Professors McAlpine, Hunt, Simonds, and Rex Honored

J.P. Goodwin

The recipients of the 2002 Chancellor’s Distinguished Service Award (CDSA), the Chancellor’s Distinguished Teaching Award (CDTA), and the Chancellor’s Distinguished Scholarship Award (CDSCA) have been announced.

Due to be recognized at Commencement on June 1 are: Professor Monica McAlpine, who will receive the CDSA, Professors David Hunt and A. P. Simonds, who will receive the CDTA, and Professor Michael Rex, who will receive the CDSCA. The professors were chosen after nominations from students and faculty in each category were reviewed by a committee of senior faculty, who passed their recommendations on to Chancellor Jo Ann Gora.
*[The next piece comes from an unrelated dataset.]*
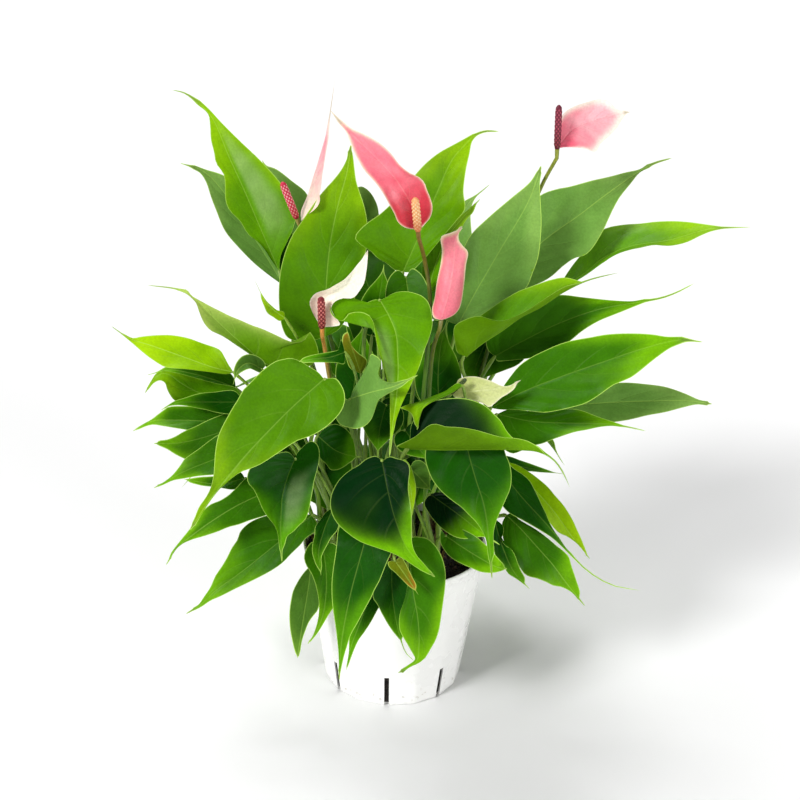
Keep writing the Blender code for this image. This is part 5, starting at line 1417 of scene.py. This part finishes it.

# Each flower's colours: the spathe's heart, its middle, its margin, the width of that margin in
# millimetres, the spadix and the dots on its beads, the stem at its foot and its top.
FLOWER_TONES = {
    # flower_1's deep red heart is partly painted shade: the inside of its cupped base, darker than its own
    # pink.
    "flower_1": (paint(210, 36, 60), paint(240, 118, 136), paint(250, 214, 190), 1.1,
                 paint(240, 172, 112), paint(255, 224, 176), paint(84, 124, 24), paint(140, 104, 46)),
    "flower_2": (paint(238, 112, 130), paint(240, 122, 138), paint(250, 226, 180), 1.3,
                 paint(250, 200, 150), paint(255, 226, 176), paint(84, 124, 24), paint(120, 116, 40)),
    "flower_3": (paint(252, 226, 208), paint(255, 252, 228), paint(255, 254, 240), 1.0,
                 paint(120, 8, 22), paint(236, 140, 130), paint(108, 138, 40), paint(226, 150, 66)),
    "flower_4": (paint(246, 226, 208), paint(240, 152, 166), paint(248, 206, 200), 1.2,
                 paint(206, 30, 70), paint(255, 190, 186), paint(110, 140, 50), paint(170, 150, 70)),
    "flower_5": (paint(236, 88, 116), paint(244, 168, 178), paint(252, 238, 224), 3.2,
                 paint(104, 6, 38), paint(190, 70, 96), paint(96, 120, 30), paint(150, 156, 50)),
    "flower_6": (paint(196, 206, 118), paint(214, 220, 146), paint(230, 234, 178), 0.9,
                 paint(54, 74, 30), paint(110, 126, 60), paint(110, 140, 50), paint(130, 160, 60)),
}
FLOWER_SLOTS = {
    "flower_1": ("spathe_pink", "spadix_yellow"), "flower_2": ("spathe_pink", "spadix_yellow"),
    "flower_3": ("spathe_cream", "spadix_red"), "flower_4": ("spathe_pink", "spadix_red"),
    "flower_5": ("spathe_pink", "spadix_red"), "flower_6": ("spathe_green", "spadix_green"),
}


SPATHE_TIP = paint(168, 164, 128)


def spathe_looks(spec, at, tones, seed):
    """Colours of a spathe: the heart's colour round its base passes into the middle's, then into
    the margin's within a few millimetres of the edge, with streaks along the side veins. The
    drip tip is a dull green."""
    heart, middle, margin, margin_width = tones[:4]
    streak = 0.5 + 0.5 * swell(np.stack([at["row"] * 16, at["v"]], -1), 1.0, 0.7, seed)
    share = ease(at["along"] + 0.1 * streak, 0.10, 0.62)[..., None]
    tone = heart + (middle - heart) * share
    near = np.exp(-(at["edge"] / margin_width)**2)[..., None]
    tone = tone + (margin - tone) * np.clip(near + 0.05 * np.clip(streak, 0, 1)[..., None] * share, 0, 1)
    drip = ease(at["along"], spec["end"] - 0.02, 0.4 + 0.6 * spec["end"])[..., None]
    tone = tone + (SPATHE_TIP - tone) * 0.8 * drip
    place = np.stack([at["along"], at["v"], at["row"]], -1)
    return dict(tone=tone, pale=np.broadcast_to([0.07, 0.5, 0.3], tone.shape), place=place,
                edge=at["edge"], rib=at["rib"])


SPADIX_ROWS = 120
SPADIX_SIDES = 60
BEADS_AROUND = 6
BEAD_PITCH = 3.0


def spadix_band(foot, bend, tip, radius):
    """The spike: a bar along a curve, fuller below its middle and blunt at its tip. Its beads are
    the product of two families of waves that wind round it in opposite spirals."""
    share = np.linspace(0, 1, SPADIX_ROWS)
    line = curve([foot, bend, tip], SPADIX_ROWS)
    length = np.linalg.norm(tip - foot)
    full = np.interp(share, [0, 0.08, 0.3, 0.8, 0.94, 0.98, 1], [0.8, 0.95, 1, 0.98, 0.88, 0.6, 0.3])
    angle = np.arange(SPADIX_SIDES) * 2 * np.pi / SPADIX_SIDES
    climb = share[:, None] * length / BEAD_PITCH * np.pi
    turn = angle * BEADS_AROUND / 2
    bead = np.abs(np.cos(turn + climb) * np.cos(turn - climb))**0.7
    bead = bead * np.clip(share * 14, 0, 1)[:, None] * np.clip((1 - share) * 10, 0, 1)[:, None]
    radii = radius * full[:, None] * (0.86 + 0.2 * bead)
    at = np.concatenate([bead[:1], bead, bead[-1:]])
    return skin(round_bar(line, radii, SPADIX_SIDES), bead=at, climb=bar_share(line, SPADIX_SIDES))


SPATHE_VEINS = 11


def spathe_finish(name, gloss):
    """A spathe's face: waxy, with faint light veins, a light margin and a soft gloss."""
    return blade_finish(name, paint(252, 236, 214), SPATHE_VEINS, gloss, mottle=0.3)


def spadix_finish(name, flesh, dots):
    """A spadix: one colour for its flesh and one for the dots on its beads, with fine grain, and
    darker and browner towards its foot, partly its own brown and partly painted shade from the
    spathe that hoods it."""
    material, tree, shader = new_finish(name, Roughness=0.5)
    tint = blend(tree, span(tree, look(tree, "bead"), 0.5, 0.8, 0.0, 0.8), flesh, dots)
    # Darker and browner towards the foot: partly its own colour, partly painted shade inside the hood.
    foot = span(tree, look(tree, "climb"), 0.05, 0.6, 0.8, 0.0)
    tint = blend(tree, foot, tint, (0.62, 0.3, 0.22), "MULTIPLY")
    tree.links.new(tint, shader.inputs["Base Color"])
    raise_surface(tree, shader, noise(tree, 1500, 2), 0.0002)
    return material


SPATHE_GRID = (72, 40)
FLOWER_SEEDS = 700
STEM_ROWS = 60
STEM_SIDES = 14
spathe_upper = spathe_finish("spathe_upper", (0.32, 0.45))
spathe_under = spathe_finish("spathe_under", (0.42, 0.55))
stem_green = stalk_finish("flower_stem", 0.4)
for number, (flower, spec) in enumerate(FLOWERS.items()):
    tones = FLOWER_TONES[flower]
    spathe_slot, spadix_slot = FLOWER_SLOTS[flower]
    seed = FLOWER_SEEDS + number
    band, at = blade_band(spec["spathe"], seed, *SPATHE_GRID, thick=0.6, rib=0.3, rib_width=0.8,
                          veins=SPATHE_VEINS, quilt=0.10, ripple=0.25, ripple_length=18)
    band["looks"] = spathe_looks(spec["spathe"], at, tones, seed)
    add_piece("spathe_%d" % (number + 1), [band], [spathe_upper, spathe_under], flower + "_spathe",
              sharp=60)

    tangent, _, normal = midrib_frames(spec["spathe"])
    top = spec["spathe"]["line"][0] + normal[4] * spec["offset"] + tangent[4] * 0.6
    axis = unit(spec["spadix_tip"] - top)
    spike = spadix_band(top + 0.3 * axis, (top + spec["spadix_tip"]) / 2 + 0.2 * axis,
                        spec["spadix_tip"], spec["spadix_radius"])
    spike_finish = spadix_finish(spadix_slot + "_%d" % (number + 1), *tones[4:6])
    add_piece("spadix_%d" % (number + 1), [spike], [spike_finish], flower + "_spadix",
              sharp=80)

    foot = np.array([*spec["foot"], SOIL_TOP - HOLE_DEPTH])
    rise = [foot, foot + [0, 0, 27.0], foot + [0, 0, 50.0]]
    bend = curve(rise + spec["way"][::-1] + [top - 6 * axis], STEM_ROWS)
    line = np.vstack([bend, top - 4 * axis, top - 2 * axis, top])
    share = np.linspace(0, 1, len(line))
    radii = np.interp(share, [0, 0.93, 1], [1.85, 1.25, 1.5])
    at = bar_share(line, STEM_SIDES)[..., None]
    tone = tones[6] + (tones[7] - tones[6]) * ease(at, 0.6, 1.0)
    tone = tone + (STALK_FOOT - tone) * ease(-at, -0.16, 0.0) * 0.7
    stem = skin(round_bar(line, radii, STEM_SIDES), tone=tone)
    add_piece("stem_%d" % (number + 1), [stem], [stem_green], flower + "_stem")

# Studio: a matte white floor that runs out of sight, weak white light from all round, and distant
# soft lamps: from the front left, which throws the long shadow, from high up behind, and from the
# front right. The camera sees the light all round as plain white.
FLOOR_HALF = 30.0
FLOOR_DROP = 0.0002
ALL_ROUND = 0.17


def white_floor():
    """A wide sheet with very slight unevenness, painted matte white."""
    steps = np.linspace(-FLOOR_HALF, FLOOR_HALF, 13)
    x, y = np.meshgrid(steps, steps)
    points = np.stack([x, y, 0 * x - FLOOR_DROP], -1).reshape(-1, 3)
    index = np.arange(len(points)).reshape(x.shape)
    quads = np.stack([index[:-1, :-1], index[:-1, 1:], index[1:, 1:], index[1:, :-1]], -1).reshape(-1, 4)
    mesh = bpy.data.meshes.new("floor")
    mesh.from_pydata(points.tolist(), [], quads.tolist())
    material, tree, shader = new_finish("floor_white", Roughness=0.9)
    tint = blend(tree, noise(tree, 3, 2), paint(244, 244, 244), paint(247, 247, 247))
    tree.links.new(tint, shader.inputs["Base Color"])
    shader.inputs["Specular IOR Level"].default_value = 0.1
    mesh.materials.append(material)
    floor = bpy.data.objects.new("floor", mesh)
    bpy.context.scene.collection.objects.link(floor)


white_floor()
world = bpy.data.worlds.new("studio")
bpy.context.scene.world = world
world.use_nodes = True
sky = world.node_tree.nodes["Background"]
sky.inputs["Color"].default_value = (1.0, 1.0, 1.0, 1)
look_out = add_node(world.node_tree, "LightPath").outputs["Is Camera Ray"]
strength = span(world.node_tree, look_out, 0.0, 1.0, ALL_ROUND, 1.0)
world.node_tree.links.new(strength, sky.inputs["Strength"])


def placed(axes, spot=(0, 0, 0)):
    """The matrix that turns an object's own x, y and z to three directions and moves it to a
    spot, in metres."""
    return Matrix(np.vstack([np.column_stack([*axes, spot]), [0, 0, 0, 1]]).tolist())


def distant_lamp(name, azimuth, elevation, spread, power):
    """Even light from one direction of the sky, spread over a disc of it. Angles in degrees."""
    lamp = bpy.data.lights.new(name, "SUN")
    lamp.energy, lamp.angle = power, np.radians(spread)
    made = bpy.data.objects.new(name, lamp)
    a, e = np.radians([azimuth, elevation])
    away = np.array([np.cos(a) * np.cos(e), np.sin(a) * np.cos(e), np.sin(e)])
    across = unit(np.cross([0, 0, 1.0], away))
    made.matrix_world = placed([across, np.cross(away, across), away])
    bpy.context.scene.collection.objects.link(made)


distant_lamp("key", 222, 33, 16, 2.4)
distant_lamp("top", 118, 62, 26, 1.75)
distant_lamp("fill", 313, 14, 20, 1.2)

# Camera: fitted to the pot's rim, foot and slots in the 800 pixel photograph.
SENSOR = 36.0
camera = bpy.data.cameras.new("camera")
camera.sensor_width = SENSOR
camera.lens = SENSOR * FOCAL_PX / (2 * MIDDLE_PX)
camera.clip_start, camera.clip_end = 0.05, 100.0
viewer = bpy.data.objects.new("camera", camera)
viewer.matrix_world = placed([RIGHT, UP, -FORWARD], EYE * MM)
bpy.context.scene.collection.objects.link(viewer)
bpy.context.scene.camera = viewer
bpy.context.scene.view_settings.view_transform = "Standard"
In announcing the awards, Gora stated, “I congratulate Professors McAlpine, Hunt, Simonds, and Rex on their outstanding accomplishments and I commend them to the campus as exemplars of true scholars.”
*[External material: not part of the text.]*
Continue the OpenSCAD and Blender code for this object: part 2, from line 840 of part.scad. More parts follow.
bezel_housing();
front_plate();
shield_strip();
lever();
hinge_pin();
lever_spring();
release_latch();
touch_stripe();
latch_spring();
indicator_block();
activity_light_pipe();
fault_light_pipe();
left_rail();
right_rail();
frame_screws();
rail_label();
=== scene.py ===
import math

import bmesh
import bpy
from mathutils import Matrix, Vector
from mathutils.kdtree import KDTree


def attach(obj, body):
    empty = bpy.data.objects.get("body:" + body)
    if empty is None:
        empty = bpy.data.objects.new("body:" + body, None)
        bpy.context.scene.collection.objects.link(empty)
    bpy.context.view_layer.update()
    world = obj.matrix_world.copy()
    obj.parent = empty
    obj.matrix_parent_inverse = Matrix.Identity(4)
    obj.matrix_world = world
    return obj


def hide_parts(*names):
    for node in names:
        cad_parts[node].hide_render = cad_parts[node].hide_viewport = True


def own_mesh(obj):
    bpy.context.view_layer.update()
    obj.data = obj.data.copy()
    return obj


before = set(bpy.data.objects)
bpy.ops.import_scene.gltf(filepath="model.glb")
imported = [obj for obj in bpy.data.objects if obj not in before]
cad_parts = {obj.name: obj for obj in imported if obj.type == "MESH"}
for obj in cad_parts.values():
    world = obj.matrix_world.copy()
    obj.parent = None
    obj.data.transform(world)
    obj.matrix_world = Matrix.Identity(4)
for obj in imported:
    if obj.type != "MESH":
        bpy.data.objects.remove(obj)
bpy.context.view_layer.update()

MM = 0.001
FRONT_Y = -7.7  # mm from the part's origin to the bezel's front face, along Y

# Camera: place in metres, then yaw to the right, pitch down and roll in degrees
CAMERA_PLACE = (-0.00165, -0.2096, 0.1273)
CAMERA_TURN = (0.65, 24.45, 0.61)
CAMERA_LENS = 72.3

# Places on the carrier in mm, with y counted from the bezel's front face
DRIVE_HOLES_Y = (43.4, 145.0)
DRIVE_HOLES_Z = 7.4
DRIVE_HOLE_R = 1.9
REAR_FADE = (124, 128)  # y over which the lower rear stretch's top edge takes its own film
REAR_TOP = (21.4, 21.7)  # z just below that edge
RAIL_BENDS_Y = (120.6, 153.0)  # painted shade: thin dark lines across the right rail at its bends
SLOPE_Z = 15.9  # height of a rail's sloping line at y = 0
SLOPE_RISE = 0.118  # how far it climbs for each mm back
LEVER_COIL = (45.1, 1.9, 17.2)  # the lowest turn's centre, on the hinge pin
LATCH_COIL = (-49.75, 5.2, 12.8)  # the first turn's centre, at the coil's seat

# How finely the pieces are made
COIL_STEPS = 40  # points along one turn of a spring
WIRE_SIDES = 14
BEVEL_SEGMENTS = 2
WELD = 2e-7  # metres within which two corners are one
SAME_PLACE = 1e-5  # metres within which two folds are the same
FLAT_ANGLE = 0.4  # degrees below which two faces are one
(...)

McAlpine, a professor in the English department, was recognized for her “spectacular record of successful service,” which “culminated over the last decade in the commendable establishment of an annual state-wide conference on undergraduate research, an impressive number of UMass Boston’s students as finalists and winners of top academic fellowships, and, perhaps most important, the expansion, strengthening, and enrichment of the UMass Boston Honors Program.”
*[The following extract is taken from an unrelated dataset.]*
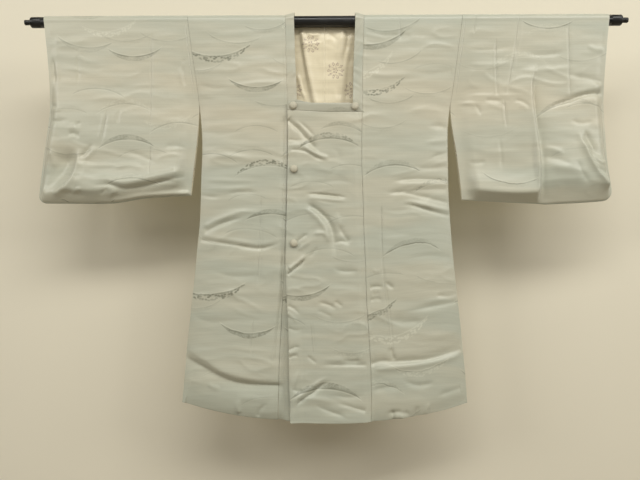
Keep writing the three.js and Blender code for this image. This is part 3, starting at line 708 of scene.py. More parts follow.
def cloth_wall(name, points, wall, along, keep=None, ring=False, strips=1, facing=1, lined=True):
    """A closed wall of even thickness round a grid of middle points, with rounded edges.

    along is the distance down the cloth at each grid point, the second pattern coordinate. keep says which
    cells are cloth, a ring joins its last row to its first. facing is -1 where the grid runs the other way
    round, so that its outer side still has the first material. A lined wall has the second one inside.
    """
    height, columns = points.shape[:2]
    cell_rows = height if ring else height - 1
    if keep is None:
        keep = np.ones((cell_rows, columns - 1), bool)
    normals = normals_of(points, ring) * facing
    around = np.pad(keep, 1)
    if ring:
        around[0, 1:-1], around[-1, 1:-1] = keep[-1], keep[0]
    out, met = np.zeros((2, height, columns, 3)), np.zeros((2, height, columns, 1))
    rims = []
    for (dj, di), ends in OPEN_SIDES.items():
        beyond = around[1 + dj : 1 + dj + cell_rows, 1 + di : di + columns]
        jj, ii = np.nonzero(keep & ~beyond)
        for ej, ei in ends:
            vj, vi = (jj + ej) % height, ii + ei
            inward = points[(jj + (1 - ej if dj else ej)) % height, ii + (1 - ei if di else ei)]
            kind = 0 if di else 1
            np.add.at(out[kind], (vj, vi), unit(points[vj, vi] - inward))
            np.add.at(met[kind], (vj, vi), 1)
        rims.append((jj[:, None], ii[:, None], ends, (di, dj)))
    out = (out / np.maximum(met, 1)).sum(axis=0)
    half = wall / 2
    turns = np.radians((0, 45, 90))
    corner = [(CORNER * (1 - math.sin(a)), half - CORNER * (1 - math.cos(a))) for a in turns]
    profile = corner + [(inset, -level) for inset, level in reversed(corner)]
    layers = [points - out * inset + normals * level for inset, level in profile]
    stacked = np.concatenate(layers).reshape(-1, 3)
    parts = []

    def add_faces(j, i, layers, baked, side):
        ids = (j % height) * columns + i + layers * height * columns
        places = np.stack([points[j % height, i, 0], along[j, i]], axis=-1) * MM
        parts.append((ids, places, baked, np.full(len(ids), side, np.int32)))

    jj, ii = np.nonzero(keep)
    j, i = jj[:, None] + [0, 0, 1, 1], ii[:, None] + [0, 1, 1, 0]
    map_size = (columns, cell_rows, strips)
    add_faces(j, i, 0, bake_places(i, j, *map_size), 0)
    inner_places = bake_places(i, j, *map_size, inner=True)
    add_faces(j[:, ::-1], i[:, ::-1], EDGE_STEPS, inner_places[:, ::-1], int(lined))
    for jj, ii, ((pj, pi), (qj, qi)), way in rims:
        j, i = jj + [pj, pj, qj, qj], ii + [pi, pi, qi, qi]
        # the cell's own corner goes first, so that both ends fall in its strip
        baked = bake_places(np.hstack([ii, i]), np.hstack([jj, j]), *map_size)[:, 1:]
        for step in range(EDGE_STEPS):
            layers = step + np.array([0, 1, 1, 0])
            add_faces(j, i, layers, baked + layers[:, None] * BAKE_STEP * np.array(way), 0)
    faces, places, baked, sides = (np.concatenate(part) for part in zip(*parts))
    a, b, c, d = (stacked[faces[:, k]] for k in range(4))
    if np.einsum("ij,ij->", a, np.cross(b, c) + np.cross(c, d)) < 0:
        faces, places, baked = faces[:, ::-1], places[:, ::-1], baked[:, ::-1]
    used, ids = np.unique(faces, return_inverse=True)
    obj = mesh_object(name, stacked[used], ids.reshape(faces.shape).tolist())
    for map_name, corners in (("OFBake", baked), ("Cloth", places)):
        layer = obj.data.uv_layers.new(name=map_name)
        layer.data.foreach_set("uv", np.ascontiguousarray(corners, dtype=np.float32).ravel())
    obj.data.polygons.foreach_set("material_index", sides)
    return obj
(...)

“I’m very grateful to get the award,” said McAlpine. “I’ve loved working with the Honors Program. Much of the credit should go to the teachers and students. If they don’t seize the opportunities it won’t come to anything. It’s wonderful to get the award, but to do the work is even more wonderful.”

History professor David Hunt, who received a teaching award, was praised for ” a fascination with trying to recognize and understand those somewhat mysterious qualities that make for good teaching.” His students find him “sharply focused with a balance of intellectual intimacy and authoritative scholarship.”

Hunt stated on receiving the award, “I’m grateful to the students who have taken my classes over the years. And I owe a lot of column comrades and other like-minded faculty who have created a teaching culture at UMass Boston. When I’m in the classroom, I try to live up to the example they set.”

Also due to receive the Chancellor’s Distinguished Teaching Award is Political Science Professor A. P. Simonds. “He is rigorous, yet caring and respectful to students, to whom he is endlessly generous with his time. His passion for learning and high standards inspire his students to achieve at levels they would once have thought impossible for themselves,” noted his nomination. His “openness to new tools and pedagogies” was cited as “truly remarkable.”

“I’m thrilled and honored to receive it,” said biology Professor Michael Rex, who received the Chancellor’s Distinguished Scholarship Award. The nominating committee saw his work as having “changed the way marine biologists think about biodiversity.” It was also noted that “he has a very strong grant record and is clearly on the cutting edge of this area of research, and is highly respected by other experts in his field around the world.”